Meg 2: The Trench (directed by A Field in England‘s Ben Wheatley) doesn’t live up to its predecessor in almost any way: Its first ninety minutes drag and jerk along like a Jules Verne novel gone bad, it’s clunky, strangely confusing, and simply doesn’t have enough shark to justify even its under two-hour runtime. But really, it doesn’t have to. It’s a Shark Sequel, and marches to the beat of that unholy subgenre–– as Jason Statham repeatedly tells his adopted daughter Meiying (Shuya Sophia Cai), when you’re in a trench filled with prehistoric megafauna, all you have to do is “do what’s in front of you, and then you do the next thing.”

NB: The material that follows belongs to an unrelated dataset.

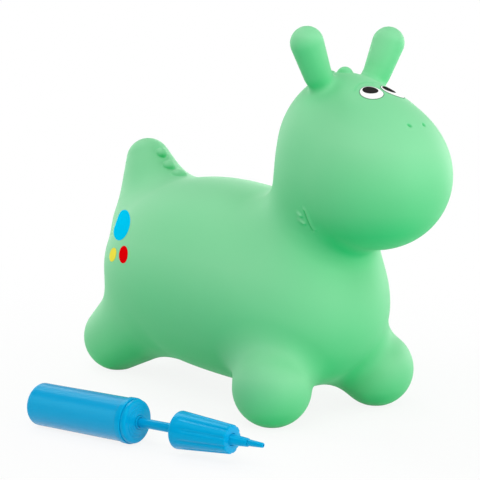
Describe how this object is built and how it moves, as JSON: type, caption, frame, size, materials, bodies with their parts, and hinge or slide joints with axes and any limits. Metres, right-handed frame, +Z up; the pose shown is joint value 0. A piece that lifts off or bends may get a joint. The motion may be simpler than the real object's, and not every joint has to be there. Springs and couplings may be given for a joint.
{
  "type": "inflatable ride-on dinosaur",
  "caption": "Inflatable bouncy ride-on dinosaur with horn handles, a belly air valve with a stopper, printed eyes and flank spots, and a small two-handed air pump.",
  "frame": {"origin": "on the floor under the middle of the whole set's bounding box, dinosaur and pump together", "axes": "+Z up, -Y the way the dinosaur faces, -X its right side, where the pump lies"},
  "size_m": [0.4774, 0.6097, 0.483],
  "materials": {
    "green_vinyl": "matte soft vinyl",
    "white_stopper": "smooth soft plastic",
    "white_print": "printed ink",
    "black_print": "printed ink",
    "blue_print": "printed ink",
    "yellow_print": "printed ink",
    "red_print": "printed ink",
    "blue_plastic": "smooth gloss plastic",
    "black_rubber": "matte rubber"
  },
  "bodies": {
    "dinosaur": {"body_skin": "green_vinyl", "right_eye_white": "white_print", "right_pupil": "black_print", "right_blue_spot": "blue_print", "right_yellow_spot": "yellow_print", "right_red_spot": "red_print", "left_eye_white": "white_print", "left_pupil": "black_print", "left_blue_spot": "blue_print", "left_yellow_spot": "yellow_print", "left_red_spot": "red_print"},
    "stopper": {"valve_plug": "white_stopper"},
    "pump_body": {"pump_barrel": "blue_plastic", "pump_end_cap": "blue_plastic", "rod_guide_bush": "blue_plastic"},
    "pump_plunger": {"pump_rod": "blue_plastic", "piston": "blue_plastic", "piston_cup_seal": "black_rubber", "pump_grip": "blue_plastic", "nozzle_base": "blue_plastic", "nozzle_tip": "blue_plastic"},
    "outlet_valve": {"outlet_valve_disc": "black_rubber"}
  },
  "joints": [
    {"name": "stopper_pull", "type": "slide", "parent": "dinosaur", "child": "stopper", "axis": [0, 0, -1], "range_m": [0, 0.015]},
    {"name": "pump_lift", "type": "slide", "parent": "dinosaur", "child": "pump_body", "axis": [0, 0, 1], "range_m": [0, 0.3]},
    {"name": "pump_stroke", "type": "slide", "parent": "pump_body", "child": "pump_plunger", "axis": [0.3007, -0.9537, 0.009], "range_m": [-0.055, 0.055]},
    {"name": "outlet_valve_travel", "type": "slide", "parent": "pump_plunger", "child": "outlet_valve", "axis": [0.3007, -0.9537, 0.009], "range_m": [0, 0.0025]}
  ]
}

The film follows Taylor and his team as they travel to The Trench on a routine exploratory mission, only to discover that someone has set up a Secret Villain Base on the seafloor. To make matters worse, someone on their team is involved, sabotaging equipment and putting the team’s lives at risk. To survive, the gang must uncover the plot and bring the villains to justice without getting eaten, shot, or drowned. But this is a Shark Sequel, and that description makes too much sense.
“Who Cares??”
As with Jaws 2, there’s a bizarre randomness to the proceedings that flies in the face of what could have easily been a straightforward premise (big shark eats people). The film opens on a prehistoric beach with a Meg gobbling a T-Rex, Jurassic World-style. Why not! Next, Taylor (Statham‘s character, whose job at the oceanographic institute from the first film now seems to be “celebrity eco-vigilante”), citizen-arrests some seafaring thugs for illegally dumping nuclear waste into the ocean near the trench, giving the impression that there will be radioactive Super-Megs in the film. There are not. In fact, it’s never mentioned again. The plot of Meg 2: The Trench quickly takes on an almost AI-generated quality as these dissociative elements stack up. There’s the scene at a fundraising gala where Taylor has to contend with the burden of celebrity, grinning for selfies he despises with donors he deplores. That potential character arc is abandoned. There’s Haiqi, the Meg the researchers captured as a pup and have seemingly trained to not eat people (by responding to a clicker), in another twist that resembles Jurassic World. For all the hype around this miracle of paleo-ichthyology, one might expect the well-trained Haiqi to fight the Bad Megs a la Godzilla vs. Kong. She does not. There’s the corporate scheme at the heart of the film’s action, headed by a cavalcade of characters with motives like “greed” and “revenge” that are so thinly drawn people just announce them to each other (“Can you just stop whining about climate change? Who cares!” “We’re gonna plunder your oceans for decades!”). There are poison-tipped bullets (“just like Jaws 2“) that are mentioned but never even shown. There’s a giant, Meg-eating octopus that goes literally verbally unacknowledged throughout the entire film even as it attacks hundreds of people.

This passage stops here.